“Deficiências” no financiamento da ANAC comprometem “independência” e “isenção” do regulador da aviação, diz Tribunal de Contas

Regulador da aviação civil financiou-se quase totalmente, entre 2015 e 2017, através de taxas de segurança. Foram arrecadados 159 milhões, mas o Tribunal de Contas alerta para cobranças indevidas.

O Tribunal de Contas (TdC) encontrou “deficiências” no financiamento da atividade reguladora da aviação civil exercida a Autoridade Nacional da Aviação Civil (ANAC) entre 2015 e 2017. As irregularidades, identificadas no relatório de auditoria divulgado esta terça-feira, comprometem a independência e isenção da entidade reguladora.

A ANAC financiou-se em 168 milhões de euros nos três anos em questão, dos quais 95% dizem respeito à taxa de segurança (equivalente a 159 milhões), que constitui uma contrapartida dos encargos gerais da ANAC e das forças de segurança com serviços afetos à segurança da aviação civil.

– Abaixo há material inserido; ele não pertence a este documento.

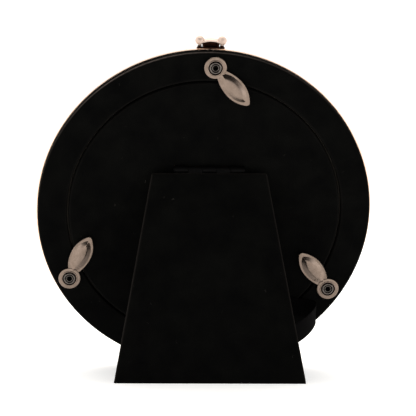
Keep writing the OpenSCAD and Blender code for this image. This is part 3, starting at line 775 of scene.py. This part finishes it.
# turn clips: a stamped leaf with a raised pillow, on a cupped ring
clip = {
    "directions": (137.2, 23.7, -37.4), "tail": 19.5, "widest": 11.0, "leaf": 8.0, "neck": 4.4,
    "neckAt": 3.44, "intoRing": 0.6, "tip": 1.15, "sheet": 0.45, "seat": 0.08, "up": 0.2, "lift": 5.0,
    "neckSteps": 20, "neckAcross": 6, "bellySteps": 24, "tipSteps": 6,
    "pillowFrom": 3.4, "pillowTo": 17.7, "pillowHalf": 3.2, "bluntness": 2.2, "fullness": 0.7,
    "ridgeIn": 1.9, "wallSlope": 0.62, "wallWide": 1.0, "crownWide": 2.4, "crownSlope": 0.05, "edge": 0.15,
    "crownAt": (0, 0.03, 0.1, 0.2, 0.28, 0.34, 0.42, 0.5, 0.6, 0.75, 1),
    "hole": 1.66, "cup": 2.5, "cupFlare": 0.25, "cupDeep": 0.45, "cupStep": 0.05, "ring": 4.3,
    "ringSoft": 0.25, "edgeShare": 0.8, "edgeTurn": (-80, 80), "lip": 0.28, "lipSink": 0.1,
    "lipTurn": (20, 160), "roundSteps": 8, "steps": 72, "weld": 1e-7, "sharp": 30,
    "shadeOut": 2.76, "shadeUp": 0.93,
}


def leafOutline():
    # right flank from the ring to the tip, round it, back down the left and across the neck
    half, mid, tip = clip["leaf"] / 2, clip["widest"], clip["tip"]
    start = clip["neckAt"] - clip["intoRing"]
    drop = half - clip["neck"] / 2
    neckArc = (drop ** 2 + (mid - clip["neckAt"]) ** 2) / (2 * drop)
    reach = clip["tail"] - tip - mid
    tipArc = (half ** 2 + reach ** 2 - tip ** 2) / (2 * (half - tip))
    turn = math.degrees(math.atan2(reach, tipArc - half))
    right = []
    for i in range(clip["neckSteps"]):
        y = start + (mid - start) * i / clip["neckSteps"]
        right.append((math.sqrt(neckArc ** 2 - (y - mid) ** 2) - neckArc + half, y))
    right += arc(half - tipArc, mid, tipArc, 0, turn, clip["bellySteps"])
    right += arc(0, clip["tail"] - tip, tip, turn, 90, clip["tipSteps"])[1:]
    left = [(-x, y) for x, y in reversed(right[:-1])]
    count = clip["neckAcross"]
    neck = [(right[0][0] * (2 * i / count - 1), start) for i in range(1, count)]
    return right + left + neck


def pillowRise(d):
    # a straight wall, then a quick roll over to a nearly flat crown
    slope, a, b, crown = clip["wallSlope"], clip["wallWide"], clip["crownWide"], clip["crownSlope"]
    over = min(max(d - a, 0), b - a)
    return slope * min(d, b) - (slope - crown) * over ** 2 / (2 * (b - a)) + crown * max(d - b, 0)


def leafRings():
    # layers from the ridge's underside out round the edge and back up over the pillow
    outline = leafOutline()
    start, low, high = outline[0][1], clip["pillowFrom"], clip["pillowTo"]
    lines = []  # for each point of the outline its foot on the pillow and its place on the ridge
    for x, y in outline:
        share = (y - start) / (clip["tail"] - start)
        wide = clip["pillowHalf"] * (1 - abs(2 * share - 1) ** clip["bluntness"]) ** clip["fullness"]
        foot = Vector((math.copysign(wide, x), low + (high - low) * share, 0))
        ridge = low + clip["ridgeIn"] + (high - low - 2 * clip["ridgeIn"]) * share
        lines.append((Vector((x, y, 0)), foot, Vector((0, ridge, 0))))

    def flat(inset, z):
        return [p + (foot - p).normalized() * inset + Vector((0, 0, z)) for p, foot, ridge in lines]

    def crown(share, z):
        return [foot.lerp(ridge, share) + Vector((0, 0, z + pillowRise(share * (ridge - foot).length)))
                for p, foot, ridge in lines]

    sheet, edge = clip["sheet"], clip["edge"]
    rings = [crown(s, -sheet) for s in reversed(clip["crownAt"])]
    rings += [flat(edge, -sheet), flat(0, edge - sheet), flat(0, -edge), flat(edge, 0)]
    return rings + [crown(s, 0) for s in clip["crownAt"]]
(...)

“Porém, essa taxa (que engloba as duas componentes) abrange indevidamente, desde 2013, a contraprestação por serviços distintos prestados por entidades diferentes (ANAC, forças de segurança e entidades gestoras aeroportuárias) no exercício de competências diversas que, como tal, deveriam ser remunerados com receitas também diferenciadas”, explica o TdC. “Dessa situação resultam deficiências importantes, com destaque para o desrespeito do princípio orçamental da unidade e universalidade”.

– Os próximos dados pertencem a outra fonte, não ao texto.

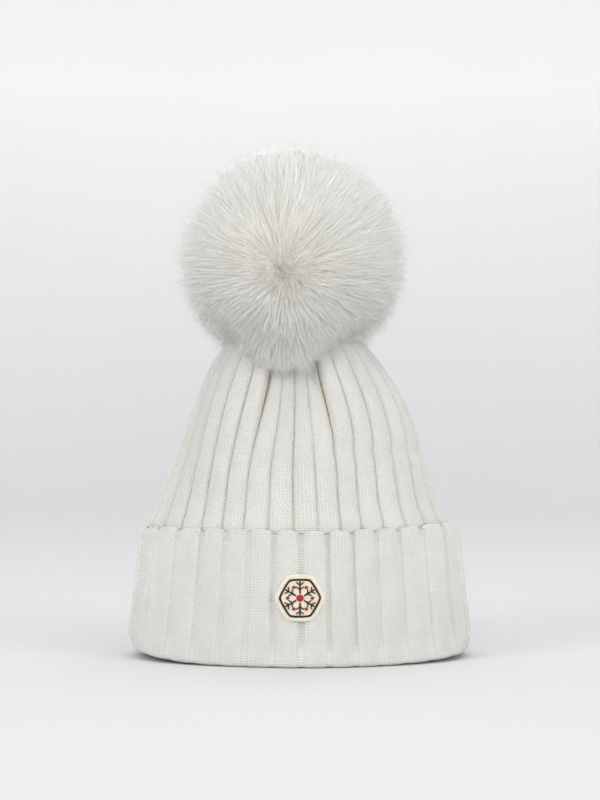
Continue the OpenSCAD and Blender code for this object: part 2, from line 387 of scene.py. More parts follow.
def rib_wall(stations, ribs, wales, relief, wander):
    """Points round each station, pushed in between the ribs and, a little, between the stitch columns.

    stations: for each row, half width, half depth, x of the middle, z, outward and upward parts of the
    surface's direction, and how deep its ribs are. relief turns a place, counted in ribs, into the
    place that it is drawn to, its height from crease to ridge, and its push inward as a share of the
    depth. wander: how far the ribs stray sideways, in ribs.
    """
    cols = ribs * wales * wale_points
    points = np.zeros((len(stations), cols, 3))
    height = np.zeros((len(stations), cols))
    places = np.zeros((len(stations), cols))
    column = np.arange(cols) / (wales * wale_points)
    for row, (w, d, x, z, outward, upward, depth) in enumerate(stations):
        turns = even_turns(w, d, cols)
        place = column + wander * ripple(turns, z, ribs)
        places[row], height[row], push = relief(place, z)
        groove = wale_groove * np.cos(math.pi * places[row] * wales) ** 2 * (depth > 0)
        normal = unit(np.stack([d * np.sin(turns), -w * np.cos(turns)], -1))
        inward = depth * push + groove
        points[row, :, 0] = x + w * np.sin(turns) - normal[:, 0] * inward * outward
        points[row, :, 1] = -d * np.cos(turns) - normal[:, 1] * inward * outward
        points[row, :, 2] = z - inward * upward
    return points, height, places * wales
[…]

Este princípio, determinado pela lei de enquadramento orçamental, é desrespeitado devido à omissão, nas contas públicas, da receita e da afetação (por despesa) da parte da taxa de segurança que é atribuída à ANA – Aeroportos de Portugal, que é uma empresa privada desde 2013. A estimativa do tribunal é que a omissão seja de 157 milhões.

Em sentido contrário, as receitas que deveriam financiar o regulador não dão qualquer contributo. “O produto da taxa de segurança atribuído à ANAC, como receita própria, não corresponde a contrapartida pelo exercício das suas competências setoriais de regulação, supervisão e inspeção, contrapartida essa, aliás, que não gerou qualquer receita até 2018, não obstante os Estatutos da ANAC a destacarem como primeira e principal fonte de financiamento”, acrescenta o TdC.

O tribunal critica ainda a ANAC por não discriminar custos regulatórios, diretos e indiretos, suportados pelas entidades reguladas, pois considera que a omissão revela que a entidade reguladora desconhece quanto custa aos regulados cumprir com as exigências regulatórias que lhes impõe. Assim, fica por avaliar o impacto dos custos de regulação no setor regulado e nos consumidores.

O TdC conclui assim que o financiamento da atividade reguladora da aviação civil entre 2015 e 2017 “enfermou de deficiências que constituem reservas importantes e suscitam crítica por afetarem a independência do regulador, ao não ter sido financiado com receitas cobradas pelo exercício da atividade reguladora, mas pelo serviço prestado por forças de segurança” e “não garantiu a regulação robusta, isenta e independente considerada urgente pelo legislador (no preâmbulo dos Estatutos da ANAC) quando assumiu não ser essa a realidade, por força de insuficiências estatutárias e orgânicas do Instituto Nacional de Aviação Civil (INAC), verificando-se que tal realidade se manteve, no essencial, até 2018″.

Face a estas conclusões, o tribunal faz uma série de recomendações ao Governo e à própria ANAC. Ao Governo aconselha que assegure a implementação do modelo de financiamento estabelecido pelos estatutos, que altere a regulação da taxa de segurança, que habilite e nomeie entidades públicas administradoras das taxas, que assegure a contabilização nas contas públicas, designadamente no Orçamento e na Conta Geral do Estado, destas taxas classificadas como receitas públicas com caráter obrigatório, bem como que corrija e previna as “demais situações geradoras de deficiências na gestão da ANAC”.

Já para o regulador, recomenda a implementação de uma reestruturação organizacional, a quantificação e segregação (através de contabilidade específica com registo autónomo) dos custos dos serviços prestados aos regulados, tal como a quantificar e divulgação dos custos regulatórios suportados pelo regulados. O TdC pede ainda à ANAC para “atualizar, aprovar e aplicar o plano de gestão de riscos de corrupção e infrações conexas, bem como o código de conduta“.